◆ Goal of the exercise
Gather up every line that includes the string "scene".

◆ Extracted information
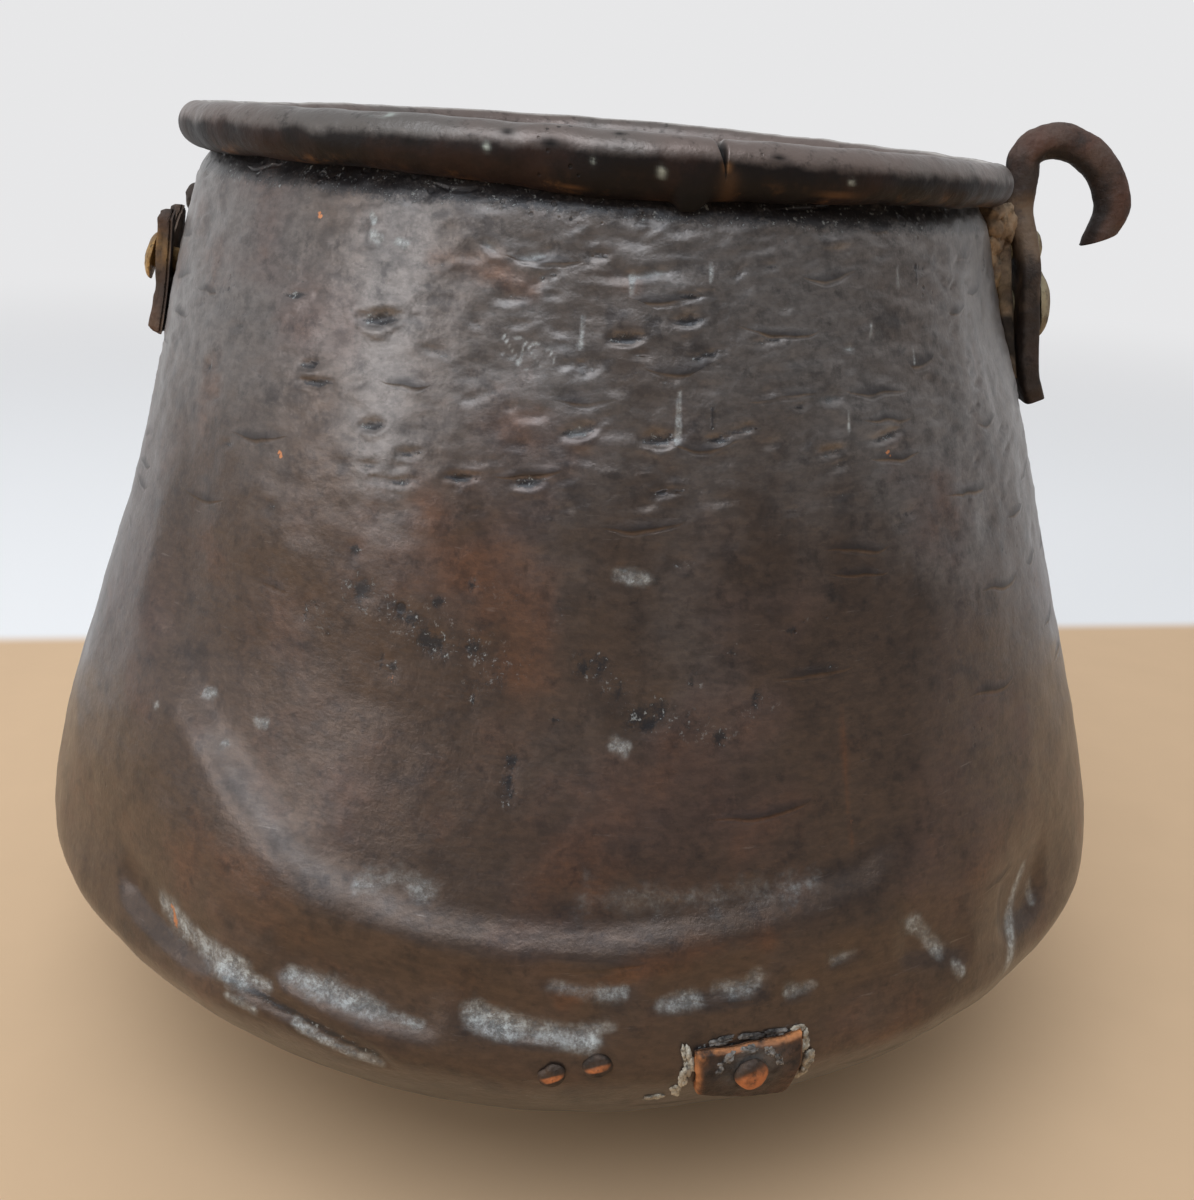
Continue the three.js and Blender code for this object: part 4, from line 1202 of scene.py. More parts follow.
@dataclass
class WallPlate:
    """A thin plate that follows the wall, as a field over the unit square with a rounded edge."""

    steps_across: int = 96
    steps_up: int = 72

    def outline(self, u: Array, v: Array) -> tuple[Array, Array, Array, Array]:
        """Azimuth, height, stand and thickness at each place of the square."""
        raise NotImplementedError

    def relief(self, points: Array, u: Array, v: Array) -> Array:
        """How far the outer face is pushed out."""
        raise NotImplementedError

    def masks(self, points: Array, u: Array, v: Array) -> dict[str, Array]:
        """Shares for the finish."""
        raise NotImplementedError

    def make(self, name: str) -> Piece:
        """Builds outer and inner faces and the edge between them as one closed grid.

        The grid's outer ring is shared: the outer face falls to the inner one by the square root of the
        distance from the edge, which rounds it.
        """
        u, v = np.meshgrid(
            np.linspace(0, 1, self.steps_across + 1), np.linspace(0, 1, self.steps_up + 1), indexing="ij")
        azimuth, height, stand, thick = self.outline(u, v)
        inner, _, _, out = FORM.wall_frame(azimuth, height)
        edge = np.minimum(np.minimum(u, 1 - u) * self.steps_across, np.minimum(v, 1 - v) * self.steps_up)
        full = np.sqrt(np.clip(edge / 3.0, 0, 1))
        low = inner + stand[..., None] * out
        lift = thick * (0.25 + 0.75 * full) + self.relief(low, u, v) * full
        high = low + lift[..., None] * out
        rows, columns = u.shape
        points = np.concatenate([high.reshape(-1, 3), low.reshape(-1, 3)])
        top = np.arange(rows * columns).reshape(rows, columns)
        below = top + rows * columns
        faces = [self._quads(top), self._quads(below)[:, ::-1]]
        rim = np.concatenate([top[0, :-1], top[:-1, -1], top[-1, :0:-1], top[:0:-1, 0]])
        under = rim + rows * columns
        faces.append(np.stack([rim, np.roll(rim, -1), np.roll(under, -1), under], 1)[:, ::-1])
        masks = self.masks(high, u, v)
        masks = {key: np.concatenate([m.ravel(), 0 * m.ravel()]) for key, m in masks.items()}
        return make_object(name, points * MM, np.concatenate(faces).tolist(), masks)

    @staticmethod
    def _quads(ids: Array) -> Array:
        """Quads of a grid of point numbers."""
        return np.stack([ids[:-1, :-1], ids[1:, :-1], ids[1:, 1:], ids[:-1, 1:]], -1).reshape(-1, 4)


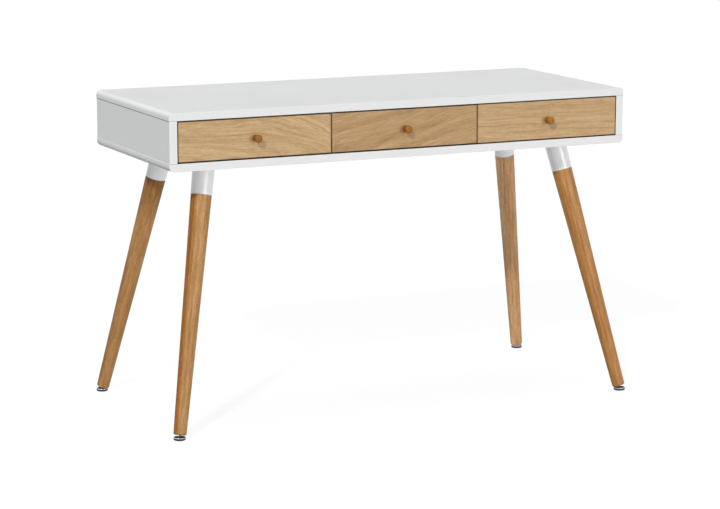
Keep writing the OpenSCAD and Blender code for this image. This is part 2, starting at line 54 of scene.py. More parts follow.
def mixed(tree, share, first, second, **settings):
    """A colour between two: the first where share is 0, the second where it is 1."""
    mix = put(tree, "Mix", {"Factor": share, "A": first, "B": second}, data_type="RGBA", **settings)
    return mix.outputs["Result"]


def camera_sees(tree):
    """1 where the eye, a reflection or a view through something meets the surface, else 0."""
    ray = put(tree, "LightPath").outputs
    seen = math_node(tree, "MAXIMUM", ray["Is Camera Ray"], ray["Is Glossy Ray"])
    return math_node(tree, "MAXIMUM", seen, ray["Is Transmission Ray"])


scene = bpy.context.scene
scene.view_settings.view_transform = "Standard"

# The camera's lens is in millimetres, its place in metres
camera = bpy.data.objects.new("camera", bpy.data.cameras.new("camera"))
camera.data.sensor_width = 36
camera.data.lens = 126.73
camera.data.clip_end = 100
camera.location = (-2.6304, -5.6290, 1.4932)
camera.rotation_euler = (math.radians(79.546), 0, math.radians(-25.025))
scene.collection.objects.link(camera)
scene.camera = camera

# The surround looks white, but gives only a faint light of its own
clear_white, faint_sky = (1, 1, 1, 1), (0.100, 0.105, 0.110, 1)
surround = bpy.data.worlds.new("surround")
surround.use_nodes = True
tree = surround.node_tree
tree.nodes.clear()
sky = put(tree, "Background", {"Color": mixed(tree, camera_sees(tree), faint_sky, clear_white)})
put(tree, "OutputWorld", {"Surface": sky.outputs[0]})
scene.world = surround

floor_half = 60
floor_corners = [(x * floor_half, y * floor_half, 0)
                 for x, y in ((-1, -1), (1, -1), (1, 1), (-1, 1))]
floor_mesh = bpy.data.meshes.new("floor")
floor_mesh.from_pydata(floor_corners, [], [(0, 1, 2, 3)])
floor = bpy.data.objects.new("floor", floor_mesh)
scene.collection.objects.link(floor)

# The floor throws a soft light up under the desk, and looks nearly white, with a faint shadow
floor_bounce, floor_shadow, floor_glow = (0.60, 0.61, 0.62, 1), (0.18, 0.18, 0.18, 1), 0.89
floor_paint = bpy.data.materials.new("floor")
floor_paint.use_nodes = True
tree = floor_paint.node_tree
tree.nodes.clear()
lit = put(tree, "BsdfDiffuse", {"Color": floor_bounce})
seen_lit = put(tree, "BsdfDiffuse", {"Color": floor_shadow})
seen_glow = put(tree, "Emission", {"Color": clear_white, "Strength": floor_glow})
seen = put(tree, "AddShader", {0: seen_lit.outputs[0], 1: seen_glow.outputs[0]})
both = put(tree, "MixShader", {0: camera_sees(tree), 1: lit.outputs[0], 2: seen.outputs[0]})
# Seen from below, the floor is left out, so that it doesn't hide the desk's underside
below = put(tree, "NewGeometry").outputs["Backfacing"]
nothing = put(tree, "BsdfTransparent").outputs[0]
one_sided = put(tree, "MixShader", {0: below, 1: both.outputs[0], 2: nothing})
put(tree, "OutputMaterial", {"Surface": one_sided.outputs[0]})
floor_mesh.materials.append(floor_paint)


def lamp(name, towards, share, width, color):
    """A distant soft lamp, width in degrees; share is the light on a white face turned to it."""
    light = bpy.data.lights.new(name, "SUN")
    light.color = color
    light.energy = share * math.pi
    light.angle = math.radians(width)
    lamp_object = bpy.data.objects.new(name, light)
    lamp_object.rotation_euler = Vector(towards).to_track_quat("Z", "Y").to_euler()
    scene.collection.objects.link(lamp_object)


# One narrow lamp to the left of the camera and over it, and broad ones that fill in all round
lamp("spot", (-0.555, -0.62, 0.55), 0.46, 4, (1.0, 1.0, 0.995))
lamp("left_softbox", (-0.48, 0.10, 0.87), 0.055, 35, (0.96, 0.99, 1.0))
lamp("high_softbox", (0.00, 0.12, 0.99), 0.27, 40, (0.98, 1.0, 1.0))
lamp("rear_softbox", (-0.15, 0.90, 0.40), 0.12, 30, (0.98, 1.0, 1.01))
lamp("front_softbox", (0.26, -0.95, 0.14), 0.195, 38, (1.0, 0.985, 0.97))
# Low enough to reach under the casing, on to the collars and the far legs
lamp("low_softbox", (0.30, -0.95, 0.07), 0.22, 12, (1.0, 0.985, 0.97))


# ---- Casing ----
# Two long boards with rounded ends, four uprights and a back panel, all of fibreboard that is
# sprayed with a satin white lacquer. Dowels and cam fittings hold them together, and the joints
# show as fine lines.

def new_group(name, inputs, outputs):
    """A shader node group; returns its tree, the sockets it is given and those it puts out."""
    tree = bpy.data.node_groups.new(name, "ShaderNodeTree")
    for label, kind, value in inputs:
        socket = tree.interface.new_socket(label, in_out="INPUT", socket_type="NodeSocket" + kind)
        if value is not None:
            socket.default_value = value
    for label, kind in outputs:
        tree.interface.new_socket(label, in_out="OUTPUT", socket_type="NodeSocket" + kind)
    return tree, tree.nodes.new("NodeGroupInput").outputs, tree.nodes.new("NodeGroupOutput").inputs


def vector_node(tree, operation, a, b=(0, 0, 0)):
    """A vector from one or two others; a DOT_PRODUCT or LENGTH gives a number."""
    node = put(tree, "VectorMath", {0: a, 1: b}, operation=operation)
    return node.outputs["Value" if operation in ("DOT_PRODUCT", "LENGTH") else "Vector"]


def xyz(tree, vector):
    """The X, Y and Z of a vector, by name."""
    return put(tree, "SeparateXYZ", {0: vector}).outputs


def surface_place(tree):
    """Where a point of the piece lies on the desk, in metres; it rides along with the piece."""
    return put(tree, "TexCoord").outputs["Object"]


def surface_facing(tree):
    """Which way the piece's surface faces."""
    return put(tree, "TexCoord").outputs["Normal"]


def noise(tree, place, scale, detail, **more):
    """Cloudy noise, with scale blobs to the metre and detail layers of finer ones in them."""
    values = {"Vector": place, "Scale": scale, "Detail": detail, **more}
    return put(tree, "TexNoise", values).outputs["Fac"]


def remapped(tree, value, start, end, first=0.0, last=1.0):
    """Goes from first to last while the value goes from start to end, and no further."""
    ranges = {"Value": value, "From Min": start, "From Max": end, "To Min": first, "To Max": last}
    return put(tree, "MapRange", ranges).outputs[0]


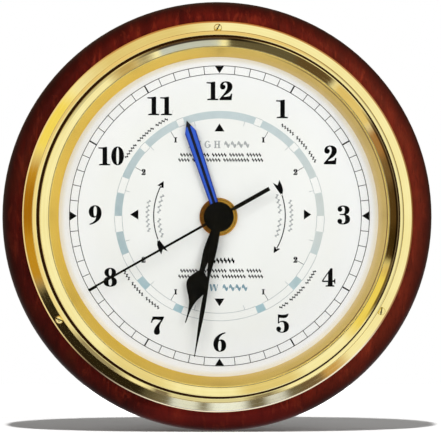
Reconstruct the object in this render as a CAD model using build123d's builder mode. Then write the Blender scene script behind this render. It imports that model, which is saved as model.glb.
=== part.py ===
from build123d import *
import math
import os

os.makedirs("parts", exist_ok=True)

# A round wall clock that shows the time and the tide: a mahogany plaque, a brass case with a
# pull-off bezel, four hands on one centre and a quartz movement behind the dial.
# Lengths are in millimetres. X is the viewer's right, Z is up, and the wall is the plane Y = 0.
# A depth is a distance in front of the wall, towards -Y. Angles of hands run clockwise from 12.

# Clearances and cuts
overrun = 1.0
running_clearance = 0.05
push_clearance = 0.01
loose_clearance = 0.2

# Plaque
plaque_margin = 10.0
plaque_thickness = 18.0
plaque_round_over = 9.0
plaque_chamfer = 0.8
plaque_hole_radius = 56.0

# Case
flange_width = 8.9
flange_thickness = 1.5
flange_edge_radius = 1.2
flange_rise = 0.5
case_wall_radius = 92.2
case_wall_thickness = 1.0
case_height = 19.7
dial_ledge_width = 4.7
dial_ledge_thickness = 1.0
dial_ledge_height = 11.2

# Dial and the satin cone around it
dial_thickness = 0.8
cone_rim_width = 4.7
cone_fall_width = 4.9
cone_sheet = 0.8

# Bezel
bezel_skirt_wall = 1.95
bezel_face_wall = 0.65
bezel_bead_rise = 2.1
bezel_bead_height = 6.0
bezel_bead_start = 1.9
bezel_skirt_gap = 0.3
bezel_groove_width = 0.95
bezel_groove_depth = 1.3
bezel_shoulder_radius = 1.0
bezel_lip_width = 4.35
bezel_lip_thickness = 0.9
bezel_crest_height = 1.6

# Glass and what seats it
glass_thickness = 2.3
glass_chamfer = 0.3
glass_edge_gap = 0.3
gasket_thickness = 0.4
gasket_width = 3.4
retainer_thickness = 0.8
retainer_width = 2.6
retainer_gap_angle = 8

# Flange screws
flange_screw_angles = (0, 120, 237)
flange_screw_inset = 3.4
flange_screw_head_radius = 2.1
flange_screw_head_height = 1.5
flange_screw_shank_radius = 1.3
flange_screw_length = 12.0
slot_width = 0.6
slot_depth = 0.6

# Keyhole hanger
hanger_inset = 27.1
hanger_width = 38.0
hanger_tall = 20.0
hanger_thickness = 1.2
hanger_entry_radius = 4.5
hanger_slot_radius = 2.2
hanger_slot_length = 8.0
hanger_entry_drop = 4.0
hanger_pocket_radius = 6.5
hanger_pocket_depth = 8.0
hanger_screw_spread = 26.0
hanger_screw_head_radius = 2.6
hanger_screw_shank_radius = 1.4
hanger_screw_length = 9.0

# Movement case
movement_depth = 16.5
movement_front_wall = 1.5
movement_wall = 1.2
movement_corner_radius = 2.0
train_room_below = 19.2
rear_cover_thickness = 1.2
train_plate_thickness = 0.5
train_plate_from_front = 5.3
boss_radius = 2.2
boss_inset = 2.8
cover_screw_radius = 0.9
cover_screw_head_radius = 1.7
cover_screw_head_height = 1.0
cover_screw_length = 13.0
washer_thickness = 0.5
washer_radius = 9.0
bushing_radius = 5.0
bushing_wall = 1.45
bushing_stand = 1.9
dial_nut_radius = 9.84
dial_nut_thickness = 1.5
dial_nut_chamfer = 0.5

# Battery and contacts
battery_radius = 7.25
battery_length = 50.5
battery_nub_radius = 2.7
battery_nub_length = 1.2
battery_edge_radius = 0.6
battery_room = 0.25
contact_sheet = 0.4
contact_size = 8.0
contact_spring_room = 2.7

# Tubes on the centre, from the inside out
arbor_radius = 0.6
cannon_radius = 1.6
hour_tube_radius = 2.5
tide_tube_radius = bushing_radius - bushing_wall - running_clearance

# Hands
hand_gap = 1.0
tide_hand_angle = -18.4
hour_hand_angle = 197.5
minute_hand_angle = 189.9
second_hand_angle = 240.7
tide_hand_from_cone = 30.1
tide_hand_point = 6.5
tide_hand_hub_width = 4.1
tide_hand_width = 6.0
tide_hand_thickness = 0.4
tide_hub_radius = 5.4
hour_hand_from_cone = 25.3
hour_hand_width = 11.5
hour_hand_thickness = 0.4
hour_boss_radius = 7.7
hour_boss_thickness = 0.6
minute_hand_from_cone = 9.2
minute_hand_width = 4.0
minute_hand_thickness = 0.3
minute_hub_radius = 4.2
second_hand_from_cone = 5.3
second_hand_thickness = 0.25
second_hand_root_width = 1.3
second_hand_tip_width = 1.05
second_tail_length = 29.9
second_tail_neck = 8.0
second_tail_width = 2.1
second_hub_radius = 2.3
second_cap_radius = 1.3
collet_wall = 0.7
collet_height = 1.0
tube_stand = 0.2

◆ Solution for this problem
Continue the three.js and Blender code for this object: part 4, from line 1202 of scene.py. More parts follow.
Keep writing the OpenSCAD and Blender code for this image. This is part 2, starting at line 54 of scene.py. More parts follow.
scene = bpy.context.scene
scene.view_settings.view_transform = "Standard"
scene.collection.objects.link(camera)
scene.camera = camera
scene.world = surround
scene.collection.objects.link(floor)
    scene.collection.objects.link(lamp_object)
Reconstruct the object in this render as a CAD model using build123d's builder mode. Then write the Blender scene script behind this render. It imports that model, which is saved as model.glb.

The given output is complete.